Many fans would probably claim that Luke deserves the title. From the moment he was introduced as a Tatooine farmboy in 1977's"STAR WARS: EPISODE IV - A NEW HOPE" to his final confrontation aboard the second Death Star with his Jedi-turned-Sith father and the latter's Imperial master, Emperor Palpatine aka Darth Sidious; Luke has accomplished a good deal. With the help of the older Jedi Master Obi-Wan Kenobi and smugglers Han Solo and Chewbacca, he managed to save Princess Leia Organa of Alderaan from execution aboard the first Death Star. He used the Force to successfully blow up the latter. He rose to the rank of Commander and squadron leader after three years as a Rebel Alliance pilot. Luke served with distinction in many battle, including the Battles of Yavin and Hoth. He trained to become a Jedi Knight for a few months under the aging Jedi Master Yoda. And with the use of Obi-Wan's training manual, he completed most of his training on his own. Luke plotted and led the rescue of his friend Han from the clutches of the Tatooine gangster, Jabba the Hutt. But Luke's biggest triumph in the eyes of fans was his ability to overcome his own anger in the face of the Sith and avoid succumbing to evil - something his father had obviously failed to do. I suspect that many would find themselves asking what would be the point of discussing the moral ambiguity of a character like Luke Skywalker?

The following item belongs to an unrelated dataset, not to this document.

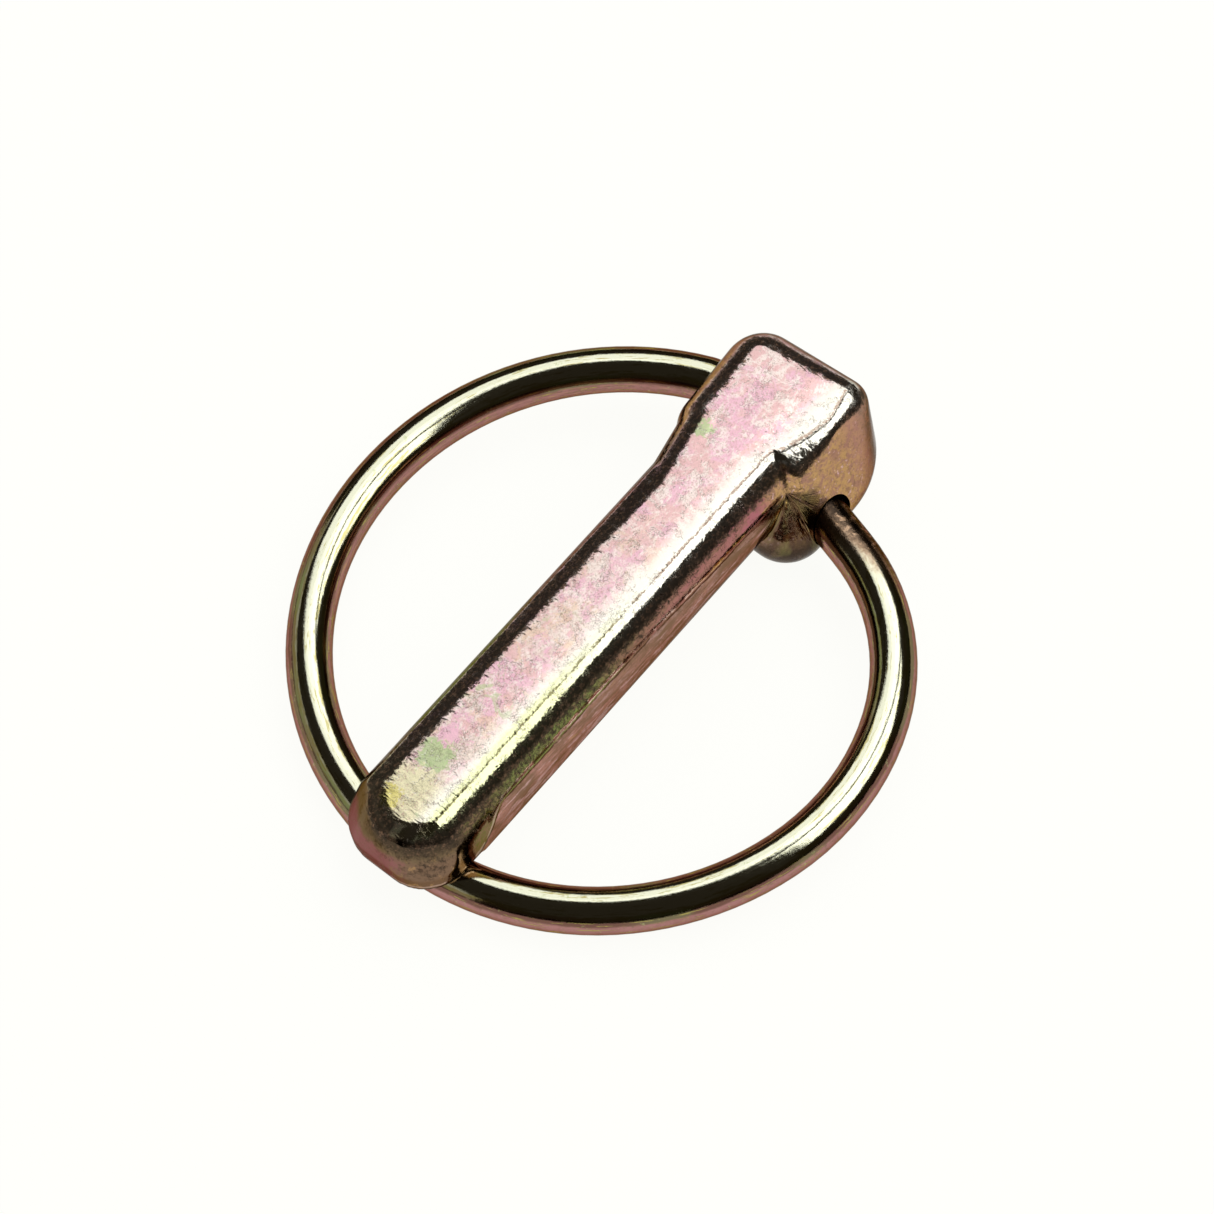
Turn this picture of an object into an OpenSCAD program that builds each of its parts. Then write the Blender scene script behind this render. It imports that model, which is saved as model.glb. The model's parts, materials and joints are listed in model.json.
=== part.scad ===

Senator Padmé Amidala Skywalker gave birth to Luke and his twin sister, Leia Organa, on the moon of Polis Massa at the close of the Clone Wars. Following the twins' births, she died while declaring her husband's potential for good. The witnesses to Padmé’s death - Obi-Wan, Yoda and Prince Bail Organa of Alderaan - deemed it necessary to separate the twins and hide them from their father and the Emperor Palpatine. Bail decided that he and his wife, Queen Breha of Alderaan, would adopt Leia. Obi-Wan decided to hand over Luke to Anakin's stepbrother and sister-in-law, Owen and Beru Lars, on Tatooine. He also remained on Tatooine to keep an eye on the boy. Luke grew up learning very little about his father and nothing at all about his mother, thanks to the Lars. During his boyhood, Luke not only became a talented pilot thanks to practice runs through Beggar Canyon, but also his uncle's farmhand.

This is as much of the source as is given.